Physics-Informed Neural Network Surrogate Models for River Stage Prediction
Maximilian Zoch, Edward Holmberg, Pujan Pokhrel, Ken Pathak, Steven Sloan, Kendall Niles, Jay Ratcliff, Maik Flanagin, Elias Ioup, Christian Guetl, Mahdi Abdelguerfi
TL;DR
This paper demonstrates that Physics-Informed Neural Networks can act as fast, physically consistent surrogates for river stage prediction by learning from HEC-RAS data on a single Mississippi River. By embedding the Saint-Venant equations into the training loss and employing Fourier feature encoding, the PINN achieves accurate predictions with substantially reduced inference time compared to HEC-RAS, enabling real-time forecasting. The study provides a comprehensive benchmark against a CPU-based solver, showing roughly a 100x speedup while maintaining low relative errors on most river stations, and it includes an ablation analysis to highlight the benefits of Fourier features and physics regularization.
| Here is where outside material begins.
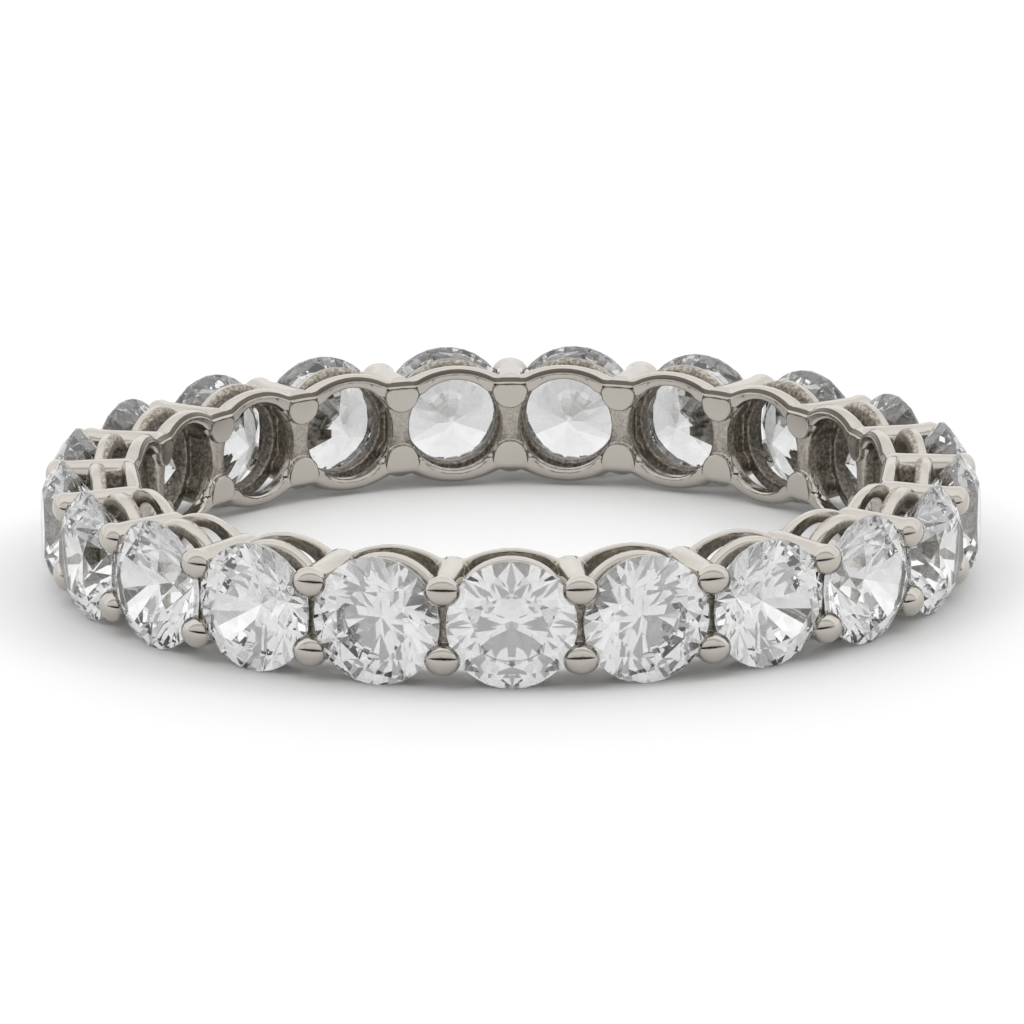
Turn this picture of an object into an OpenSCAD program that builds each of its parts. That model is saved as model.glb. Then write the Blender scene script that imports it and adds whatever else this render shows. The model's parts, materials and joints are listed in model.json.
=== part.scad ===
// Full eternity ring: one cast setting that carries a closed row of round brilliant stones.
// The ring lies on its side. Its axis is Z, the surface under it is z = 0, and the first
// stone faces -Y. Every stone has a radial axis of its own, and neighbours share two claws.

/* [Finger hole] */
// Diameter of the finger hole, between the feet of the claws
finger_d = 16.8; // [16.4:0.05:17.4]

/* [Stones] */
// Number of stones round the ring
stone_n = 21; // [20:1:22]
// Space between the girdles of neighbouring stones
stone_gap = 0.1; // [0.06:0.01:0.16]
// Height of the culets above the finger hole
culet_lift = 0.425; // [0.37:0.005:0.48]
// Table width as a share of the stone's diameter
table_share = 0.57; // [0.53:0.01:0.62]
// Crown height as a share of the diameter
crown_share = 0.148; // [0.13:0.002:0.16]
// Girdle thickness as a share of the diameter
girdle_share = 0.03; // [0.026:0.002:0.04]
// Pavilion depth as a share of the diameter
pavilion_share = 0.431; // [0.42:0.001:0.44]
// Length of the star facets as a share of the way from the table's edge to the girdle
star_share = 0.5; // [0.45:0.01:0.55]
// Length of the lower girdle facets as a share of the way from the girdle to the culet
lower_share = 0.77; // [0.7:0.01:0.82]
// Turn of each stone about its own axis from the one before it, in degrees
stone_turn = 17; // [0:1:44]

/* [Rails] */
// How far the two rails lie back from the stones, on each side of the ring
rail_inset = 0.09; // [0.07:0.01:0.1]
// Distance from the outside of a rail to the bore through it
rail_wall = 0.29; // [0.27:0.01:0.31]
// Height of the inner rail, from the finger hole outwards
inner_rail_h = 0.34; // [0.32:0.01:0.37]
// Height of the open slot between the rails
rail_slot = 0.43; // [0.38:0.01:0.45]
// Height of the outer rail, under the pavilions
outer_rail_h = 0.36; // [0.33:0.01:0.38]
// How far the edge of the finger hole is relieved, measured across the ring
edge_side = 0.12; // [0.08:0.01:0.16]
// Height of that relief above the finger hole
edge_rise = 0.16; // [0.12:0.01:0.2]
// How far the inner rail lies back from the feet of the claws
rail_back = 0.02; // [0.01:0.005:0.03]
// How far the inner rail lies back where it passes between the two feet of a pair
neck_back = 0.14; // [0.12:0.01:0.2]
// Length of that lower part of the rail, across the ring
neck_w = 1; // [0.9:0.05:1.1]

/* [Claws] */
// Distance between the axes of the two claws of a junction, at the finger hole
claw_spread_in = 1.58; // [1.52:0.01:1.62]
// Distance between the axes of the two claws of a junction, at their beads
claw_spread_out = 1.56; // [1.5:0.01:1.62]
// Diameter of a claw's foot in the finger hole
foot_d = 0.82; // [0.76:0.01:0.84]
// How far the outer edge of a foot is relieved, measured across the ring
foot_side = 0.2; // [0.16:0.01:0.24]
// Diameter of a claw below its bead
neck_d = 0.66; // [0.6:0.01:0.7]
// Diameter of a bead
bead_d = 0.78; // [0.76:0.01:0.8]
// Height of a bead's widest place above the girdles
bead_lift = 0.18; // [0.18:0.01:0.2]
// Height of a bead's dome above its widest place
bead_dome = 0.26; // [0.2:0.01:0.28]

/* [Bridges] */
// Thickness of the bridge between the claws of a junction, along the ring
bridge_t = 0.34; // [0.3:0.01:0.36]
// How far a bridge lies back from the feet of its claws
bridge_back = 0.11; // [0.08:0.01:0.11]

/* [Fit] */
// Gap between a stone and its seat
seat_gap = 0.02; // [0.015:0.005:0.03]

/* [Hidden] */
$fn = 64;
finger_r = finger_d / 2;
half_pitch = 180 / stone_n;

// The stones fill the circle: girdle chord = stone diameter + gap, with the girdle's radius
// itself made of the finger hole, the lift and the depth of the stone below its middle.
depth_share = pavilion_share + girdle_share / 2;
stone_d = (2 * (finger_r + culet_lift) * sin(half_pitch) - stone_gap)
    / (1 - 2 * depth_share * sin(half_pitch));
stone_r = stone_d / 2;

// Heights of a stone, measured from the ring's axis along the stone's own axis
culet_z = finger_r + culet_lift;
girdle_low = culet_z + pavilion_share * stone_d;
girdle_top = girdle_low + girdle_share * stone_d;
girdle_mid = (girdle_low + girdle_top) / 2;
table_z = girdle_top + crown_share * stone_d;

// A round brilliant has eight-fold symmetry, and its girdle is cut in 32 steps
FOLD = 8;
GIRDLE_STEPS = 32;
fold_a = 360 / FOLD;
step_a = 360 / GIRDLE_STEPS;
table_r = table_share * stone_r;
table_in = table_r * cos(fold_a / 2);
star_r = table_in + star_share * (stone_r - table_in);
lower_r = (1 - lower_share) * stone_r;
star_z = girdle_top + (table_z - girdle_top)
    * (stone_r - star_r * cos(fold_a / 2)) / (stone_r - table_r);
lower_z = girdle_low - (girdle_low - culet_z)
    * (stone_r - lower_r * cos(fold_a / 2)) / stone_r;

seat_tip = culet_z - 2 * seat_gap;

rail_r = stone_r - rail_inset;
bore_r = rail_r - rail_wall;
inner_rail_top = finger_r + inner_rail_h;
outer_rail_low = inner_rail_top + rail_slot;
outer_rail_top = outer_rail_low + outer_rail_h;
edge_slope = edge_side / edge_rise;
below_hole = 0.2;

// Where the seams of turned shapes lie, so that no seam runs along another shape
claw_seam = 40;
seat_seam = 50;

half_w = stone_r;
bead_z = girdle_mid + bead_lift;
bead_top = bead_z + bead_dome;
dome_r = (pow(bead_d / 2, 2) + pow(bead_dome, 2)) / (2 * bead_dome);
claw_lean = atan((claw_spread_out - claw_spread_in) / 2 / (bead_z - finger_r));

METAL = [0.78, 0.76, 0.73];
GEM = [0.90, 0.93, 0.96];

function stone_name(i) = str("stone_", i < 9 ? "0" : "", i + 1);

// Height at x, y of the plane through the points a, b and c
function plane_z(a, b, c, x, y) =
    let (n = cross(b - a, c - a)) a.z - (n.x * (x - a.x) + n.y * (y - a.y)) / n.z;

function polar(r, angle, z) = [r * cos(angle), r * sin(angle), z];

// Height of the girdle's edge at step j: each small facet is a plane that the round girdle cuts,
// so its edge dips halfway between two facet corners.
function girdle_edge(j, flat_z, tip_r, tip_z) =
    j % 2 == 0 ? flat_z : plane_z(polar(tip_r, fold_a / 2, tip_z), polar(stone_r, 0, flat_z),
        polar(stone_r, fold_a / 2, flat_z), stone_r * cos(step_a), stone_r * sin(step_a));

// One point of each kind after another: table corners, star tips, upper and lower girdle,
// tips of the lower girdle facets, culet
STAR = FOLD;
UPPER = STAR + FOLD;
LOWER = UPPER + GIRDLE_STEPS;
TIP = LOWER + GIRDLE_STEPS;
CULET = TIP + FOLD;
function upper(j) = UPPER + j % GIRDLE_STEPS;
function lower(j) = LOWER + j % GIRDLE_STEPS;
function before(k) = (k + FOLD - 1) % FOLD;

module brilliant() {
    folds = [0 : FOLD - 1];
    steps = [0 : GIRDLE_STEPS - 1];
    halves = [0 : 2 * FOLD - 1];
    points = concat(
        [for (k = folds) polar(table_r, k * fold_a, table_z)],
        [for (k = folds) polar(star_r, (k + 0.5) * fold_a, star_z)],
        [for (j = steps) polar(stone_r, j * step_a, girdle_edge(j, girdle_top, star_r, star_z))],
        [for (j = steps) polar(stone_r, j * step_a, girdle_edge(j, girdle_low, lower_r, lower_z))],
        [for (k = folds) polar(lower_r, (k + 0.5) * fold_a, lower_z)],
        [[0, 0, culet_z]]);
    table = [[for (k = folds) FOLD - 1 - k]];
    stars = [for (k = folds) [(k + 1) % FOLD, STAR + k, k]];
    bezels = [for (k = folds) [STAR + k, upper(4 * k), STAR + before(k), k]];
    upper_halves = [for (j = halves)
        [upper(2 * j + 2), upper(2 * j + 1), upper(2 * j), STAR + floor(j / 2)]];
    girdle = [for (j = steps) [upper(j), upper(j + 1), lower(j + 1), lower(j)]];
    lower_halves = [for (j = halves)
        [TIP + floor(j / 2), lower(2 * j), lower(2 * j + 1), lower(2 * j + 2)]];
    mains = [for (k = folds) [CULET, TIP + before(k), lower(4 * k), TIP + k]];
    polyhedron(points, concat(table, stars, bezels, upper_halves, girdle, lower_halves, mains));
}

// Puts what is drawn along +Z onto the radial line at this many pitches from the first stone
module on_ring(pitches) {
    translate([0, 0, half_w])
        rotate([0, 0, -90 + pitches * 2 * half_pitch])
            rotate([0, 90, 0])
                children();
}

module stone(i) {
    color(GEM)
        on_ring(i)
            rotate([0, 0, i * stone_turn])
                brilliant();
}

// The space that a stone needs: a little more than its pavilion, girdle and crown, open outwards
module seat() {
    g = seat_gap;
    rotate([0, 0, seat_seam]) {
        translate([0, 0, seat_tip])
            cylinder(r1 = 0, r2 = stone_r + g, h = girdle_low - g - seat_tip);
        translate([0, 0, girdle_low - g])
            cylinder(r = stone_r + g, h = girdle_top - girdle_low + 2 * g);
        translate([0, 0, girdle_top + g])
            cylinder(r1 = stone_r + g, r2 = star_r + g, h = star_z - girdle_top);
        translate([0, 0, star_z + g])
            cylinder(r = star_r + g, h = bead_top - girdle_top);
    }
}

// A cylinder along the ring's axis, as seen from a stone or a claw
module across_the_ring(r) {
    rotate([0, 90, 0])
        translate([0, 0, -2 * half_w])
            cylinder(r = r, h = 4 * half_w);
}

// The scalloped rail in the finger hole: one ring about each stone's axis, lower where it passes
// between two feet
module inner_rail() {
    blank_low = finger_r - below_hole;
    face_r = rail_r - edge_side;
    difference() {
        rotate_extrude()
            polygon([[bore_r, blank_low], [face_r - below_hole * edge_slope, blank_low],
                [rail_r, finger_r + edge_rise], [rail_r, inner_rail_top],
                [bore_r, inner_rail_top]]);
        across_the_ring(finger_r + rail_back);
        for (side = [-1, 1])
            rotate([side * half_pitch, 0, 0])
                translate([-neck_w / 2, -foot_d / 2, blank_low - below_hole])
                    cube([neck_w, foot_d, 2 * below_hole + neck_back]);
    }
}

// The rail under the pavilions: one ring about each stone's axis, clear of the stone
module outer_rail() {
    rotate_extrude()
        translate([bore_r, outer_rail_low])
            square([rail_wall, outer_rail_h]);
}

// A claw from its foot to the domed bead, turned about its own axis
module claw_body() {
    blank_low = finger_r - below_hole;
    rotate_extrude()
        union() {
            polygon([[0, blank_low], [foot_d / 2, blank_low], [neck_d / 2, girdle_low],
                [bead_d / 2, bead_z], [0, bead_z]]);
            translate([0, bead_top - dome_r])
                intersection() {
                    circle(dome_r);
                    translate([0, dome_r - bead_dome])
                        square(bead_d);
                }
        }
}

// A claw leans away from its partner, and the edge of its foot that faces out of the ring is
// relieved as the rail's edge is
module claw(side) {
    foot_edge = claw_spread_in / 2 + foot_d / 2 - foot_side;
    difference() {
        translate([side * claw_spread_in / 2, 0, finger_r])
            rotate([0, side * claw_lean, claw_seam])
                translate([0, 0, -finger_r])
                    claw_body();
        translate([side * foot_edge, 0, finger_r])
            rotate([0, side * atan(edge_slope), 0])
                translate([(side - 1) / 2, -0.5, -0.5])
                    cube(1);
    }
}

// The web between the two claws of a junction
module bridge() {
    translate([-claw_spread_in / 2, -bridge_t / 2, finger_r + bridge_back])
        cube([claw_spread_in, bridge_t, girdle_low - finger_r - bridge_back]);
}

// Two claws and their bridge, notched for the stones on both sides
module junction() {
    difference() {
        union() {
            claw(1);
            claw(-1);
            bridge();
        }
        for (side = [-1, 1])
            rotate([side * half_pitch, 0, 0])
                seat();
        across_the_ring(finger_r);
    }
}

// The run of the ring from the first place to the last, each with the junction after it
module run(first, last) {
    for (i = [first : last]) {
        on_ring(i) {
            inner_rail();
            outer_rail();
        }
        on_ring(i + 0.5)
            junction();
    }
}

module setting() {
    middle = floor(stone_n / 2);
    color(METAL) {
        run(0, middle);
        run(middle + 1, stone_n - 1);
    }
}

setting();
for (i = [0 : stone_n - 1])
    stone(i);
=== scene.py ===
"""A full eternity ring that lies on its side on a pale table, in soft studio light.

The setting is modelled here in millimetres about the middle of the ring: a quarter of one place,
from a stone's middle to the middle of the claws beside it, is mirrored twice and repeated round
the ring. The stones are the cut solids themselves with a diamond material.
"""
import json
import math

import bpy
from mathutils import Matrix, Vector


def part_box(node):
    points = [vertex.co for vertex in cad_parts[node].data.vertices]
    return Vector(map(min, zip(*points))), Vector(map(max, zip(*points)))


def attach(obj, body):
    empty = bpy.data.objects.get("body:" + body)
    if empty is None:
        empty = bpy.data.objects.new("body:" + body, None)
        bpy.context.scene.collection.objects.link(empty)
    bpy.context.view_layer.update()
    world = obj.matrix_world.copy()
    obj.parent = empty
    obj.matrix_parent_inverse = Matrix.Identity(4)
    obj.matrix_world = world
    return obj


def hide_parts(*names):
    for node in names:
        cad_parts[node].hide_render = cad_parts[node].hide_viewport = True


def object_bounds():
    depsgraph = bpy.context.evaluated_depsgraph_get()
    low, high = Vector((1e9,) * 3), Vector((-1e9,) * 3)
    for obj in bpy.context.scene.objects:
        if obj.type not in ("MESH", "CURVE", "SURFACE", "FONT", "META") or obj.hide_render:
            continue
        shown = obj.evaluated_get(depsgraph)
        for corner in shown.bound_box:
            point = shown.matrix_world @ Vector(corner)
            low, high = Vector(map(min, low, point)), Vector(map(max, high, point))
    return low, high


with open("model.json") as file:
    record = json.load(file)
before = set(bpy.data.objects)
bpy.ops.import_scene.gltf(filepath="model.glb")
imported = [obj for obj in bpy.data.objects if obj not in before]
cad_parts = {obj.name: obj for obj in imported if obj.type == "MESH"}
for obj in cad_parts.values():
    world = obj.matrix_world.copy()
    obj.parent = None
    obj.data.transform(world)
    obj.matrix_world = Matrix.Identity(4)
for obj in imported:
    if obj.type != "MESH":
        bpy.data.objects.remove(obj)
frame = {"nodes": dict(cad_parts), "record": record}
cad_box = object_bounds()

MM = 0.001
STONES = sum(name.startswith("stone_") for name in frame["nodes"])
PITCH = 2 * math.pi / STONES
HALF_PITCH = PITCH / 2

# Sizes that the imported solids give, in millimetres. The first stone faces -Y.
low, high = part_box("stone_01")
STONE_R = (high.x - low.x) / 2 / MM
CULET = -high.y / MM
TABLE = -low.y / MM
HALF_WIDTH = cad_box[1][2] / 2 / MM
FINGER_R = frame["record"]["mounts"][0]["dims"]["r_mm"]

# Heights along a stone's own axis, from the ring's axis outwards. The pavilion and the girdle are
# shares of the stone's diameter.
PAVILION_SHARE = 0.431
GIRDLE_SHARE = 0.03
GIRDLE_LOW = CULET + PAVILION_SHARE * 2 * STONE_R
GIRDLE_TOP = GIRDLE_LOW + GIRDLE_SHARE * 2 * STONE_R

# The seat follows the crown up to this height and radius, and is open from there outwards
CROWN_EDGE = GIRDLE_TOP + 0.26
CROWN_R = 1.1
SEAT_GAP = 0.02
SEAT_OUT = 0.3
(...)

The authors discuss extending the framework to a generalized multi-river model via geometry-encoding and ensemble strategies, with future work addressing 2D/3D extensions, real-world validation, and adaptive loss weighting for stability.
Abstract
This work investigates the feasibility of using Physics-Informed Neural Networks (PINNs) as surrogate models for river stage prediction, aiming to reduce computational cost while maintaining predictive accuracy. Our primary contribution demonstrates that PINNs can successfully approximate HEC-RAS numerical solutions when trained on a single river, achieving strong predictive accuracy with generally low relative errors, though some river segments exhibit higher deviations. By integrating the governing Saint-Venant equations into the learning process, the proposed PINN-based surrogate model enforces physical consistency and significantly improves computational efficiency compared to HEC-RAS. We evaluate the model's performance in terms of accuracy and computational speed, demonstrating that it closely approximates HEC-RAS predictions while enabling real-time inference. These results highlight the potential of PINNs as effective surrogate models for single-river hydrodynamics, offering a promising alternative for computationally efficient river stage forecasting. Future work will explore techniques to enhance PINN training stability and robustness across a more generalized multi-river model.